Here are the statewide offices the GOP has won:

1974: AG 1976: senate
1978: AG, LG,
1982: governor, senate
1986: governor
1988: senate
1990: governor, AG
1994: governor, AG, secretary of state, treasurer, insurance commissioner
1998: secretary of state, insurance commissioner
2006: governor, insurance commissioner

Four of these elections were won by Pete Wilson and three by George Deukmejian. If we set aside the anomalous 1994 election we have only two Republicans, Dan Lungren in 1990 and Steve Poizner in 2006, who’ve won initial elections since 1982. The rest were won by incumbents.

People will recall how we had 15-17 senate and 30-32 assembly seats during much of this period. That’s true, but that was largely due favorable maps. One of the biggest reasons the GOP lost seats this year is that the maps weren’t drawn to protect our districts.

I’m libertarian, so I’m all for a shift in our party’s stance on immigration but we need to keep in mind that becoming Democrats light isn’t going to make us more attractive than the Democrats and that our position isn’t some recent phenomenon that can be changed with a shift in message or position.

This idea ignores something that is borne out in the voting totals.

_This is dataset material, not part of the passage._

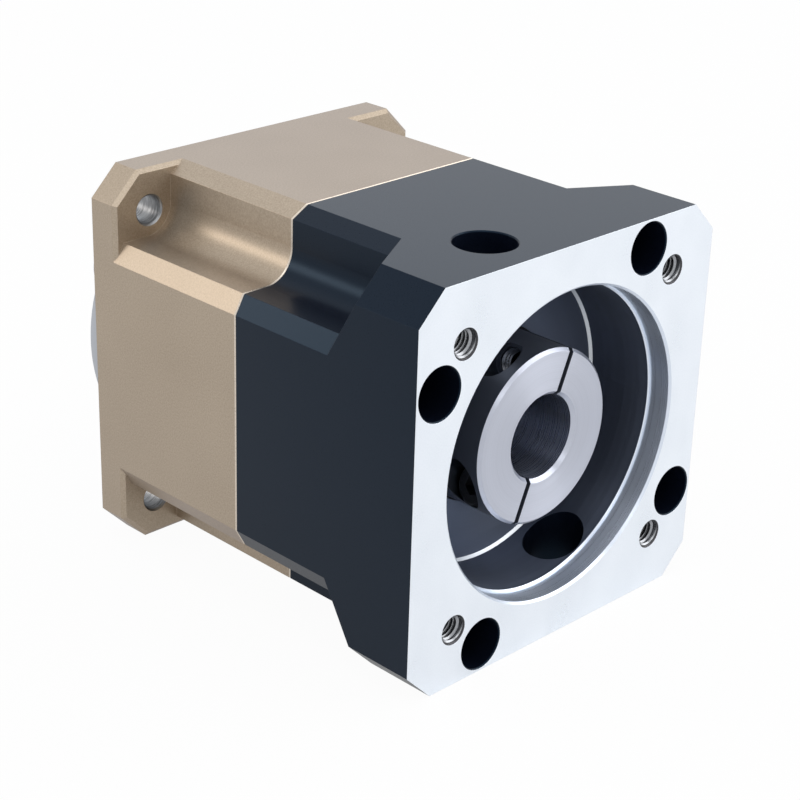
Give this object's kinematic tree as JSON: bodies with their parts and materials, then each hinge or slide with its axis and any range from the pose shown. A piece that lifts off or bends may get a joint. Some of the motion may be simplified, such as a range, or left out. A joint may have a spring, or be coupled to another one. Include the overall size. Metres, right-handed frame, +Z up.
{
  "type": "planetary gearbox",
  "caption": "inline planetary gear reducer with a square flange, split clamping hub for a motor shaft and keyed output shaft",
  "frame": {"origin": "centre of the output mounting face, on the gear axis", "axes": "+Y along the output shaft, away from the motor; +Z up; +X to the right seen from the motor side"},
  "size_m": [0.09, 0.1495, 0.09],
  "materials": {
    "anodised_gold": "fine blasted, champagne anodised",
    "anodised_black": "fine blasted, black anodised, bare on the machined mouth",
    "turned_steel": "turned and ground",
    "gear_steel": "case hardened, ground flanks",
    "bearing_steel": "ground and polished",
    "screw_steel": "black oxide",
    "key_steel": "drawn bright",
    "spring_steel": "phosphated",
    "bronze": "satin",
    "cage_plastic": "moulded",
    "seal_rubber": "moulded"
  },
  "bodies": {
    "housing": {"output_housing": "anodised_gold", "input_adapter": "anodised_black", "ring_gear": "gear_steel", "case_seal_ring": "seal_rubber", "case_screws": "screw_steel", "rear_bearing_outer_ring": "bearing_steel", "front_bearing_outer_ring": "bearing_steel", "input_bearing_outer_ring": "bearing_steel", "output_seal": "seal_rubber", "output_seal_spring": "spring_steel", "input_seal": "seal_rubber", "input_seal_spring": "spring_steel", "input_bearing_clip": "spring_steel"},
    "carrier": {"planet_carrier": "turned_steel", "output_key": "key_steel", "thrust_washers": "bronze", "planet_pin_1": "bearing_steel", "planet_pin_2": "bearing_steel", "planet_pin_3": "bearing_steel", "rear_bearing_inner_ring": "bearing_steel", "front_bearing_inner_ring": "bearing_steel", "output_shaft_clip": "spring_steel"},
    "input": {"input_shaft": "turned_steel", "sun_gear": "gear_steel", "clamp_screws": "screw_steel", "input_bearing_inner_ring": "bearing_steel", "input_shaft_clip": "spring_steel"},
    "planet_1": {"planet_gear_1": "gear_steel"},
    "needles_1": {"planet_needles_1": "bearing_steel", "needle_cage_1": "cage_plastic"},
    "planet_2": {"planet_gear_2": "gear_steel"},
    "needles_2": {"planet_needles_2": "bearing_steel", "needle_cage_2": "cage_plastic"},
    "planet_3": {"planet_gear_3": "gear_steel"},
    "needles_3": {"planet_needles_3": "bearing_steel", "needle_cage_3": "cage_plastic"},
    "rear_balls": {"rear_bearing_balls": "bearing_steel", "rear_bearing_cage": "cage_plastic"},
    "front_balls": {"front_bearing_balls": "bearing_steel", "front_bearing_cage": "cage_plastic"},
    "input_balls": {"input_bearing_balls": "bearing_steel", "input_bearing_cage": "cage_plastic"}
  },
  "joints": [
    {"name": "output_spin", "type": "hinge", "parent": "housing", "child": "carrier", "pos_m": [0, -0.04, 0], "axis": [0, 1, 0], "continuous": true},
    {"name": "input_spin", "type": "hinge", "parent": "housing", "child": "input", "pos_m": [0, -0.04, 0], "axis": [0, 1, 0], "continuous": true},
    {"name": "planet_spin_1", "type": "hinge", "parent": "carrier", "child": "planet_1", "pos_m": [0, -0.04, 0.0225], "axis": [0, 1, 0], "continuous": true},
    {"name": "needle_spin_1", "type": "hinge", "parent": "carrier", "child": "needles_1", "pos_m": [0, -0.04, 0.0225], "axis": [0, 1, 0], "continuous": true},
    {"name": "planet_spin_2", "type": "hinge", "parent": "carrier", "child": "planet_2", "pos_m": [-0.01949, -0.04, -0.01125], "axis": [0, 1, 0], "continuous": true},
    {"name": "needle_spin_2", "type": "hinge", "parent": "carrier", "child": "needles_2", "pos_m": [-0.01949, -0.04, -0.01125], "axis": [0, 1, 0], "continuous": true},
    {"name": "planet_spin_3", "type": "hinge", "parent": "carrier", "child": "planet_3", "pos_m": [0.01949, -0.04, -0.01125], "axis": [0, 1, 0], "continuous": true},
    {"name": "needle_spin_3", "type": "hinge", "parent": "carrier", "child": "needles_3", "pos_m": [0.01949, -0.04, -0.01125], "axis": [0, 1, 0], "continuous": true},
    {"name": "rear_ball_spin", "type": "hinge", "parent": "housing", "child": "rear_balls", "pos_m": [0, -0.04, 0], "axis": [0, 1, 0], "continuous": true},
    {"name": "front_ball_spin", "type": "hinge", "parent": "housing", "child": "front_balls", "pos_m": [0, -0.04, 0], "axis": [0, 1, 0], "continuous": true},
    {"name": "input_ball_spin", "type": "hinge", "parent": "housing", "child": "input_balls", "pos_m": [0, -0.04, 0], "axis": [0, 1, 0], "continuous": true}
  ],
  "couplings": [
    {"joint": "input_spin", "follows": "output_spin", "ratio": 5},
    {"joint": "planet_spin_1", "follows": "output_spin", "ratio": -2.6667},
    {"joint": "needle_spin_1", "follows": "output_spin", "ratio": -1.6},
    {"joint": "planet_spin_2", "follows": "output_spin", "ratio": -2.6667},
    {"joint": "needle_spin_2", "follows": "output_spin", "ratio": -1.6},
    {"joint": "planet_spin_3", "follows": "output_spin", "ratio": -2.6667},
    {"joint": "needle_spin_3", "follows": "output_spin", "ratio": -1.6},
    {"joint": "rear_ball_spin", "follows": "output_spin", "ratio": 0.43529},
    {"joint": "front_ball_spin", "follows": "output_spin", "ratio": 0.43333},
    {"joint": "input_ball_spin", "follows": "output_spin", "ratio": 2.0588}
  ]
}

These aren’t the California Democrats of the 1980’s. That party had working class people in the defense industry. This one is loaded with progressives who’ve flocked to California to work in the tech industry. We could win votes from people at Litton. We are unlikely to win votes from people at Yahoo! No matter how bad a job Democrats in Sacramento do, their supporters won’t turn to the GOP. On the contrary. They’ll find a way to say it’s our fault.

The GOP may be a point or two worse right now than we have been since 1974. So, yeah, we can work hard and get back to 44-45% statewide. That won't win us any statewide elections but maybe it'll get us back to 30 seats in the assembly. This is nothing new. We haven’t recently started losing. We've been in the same spot for almost all of the last 38 years and no matter how we change that'll continue.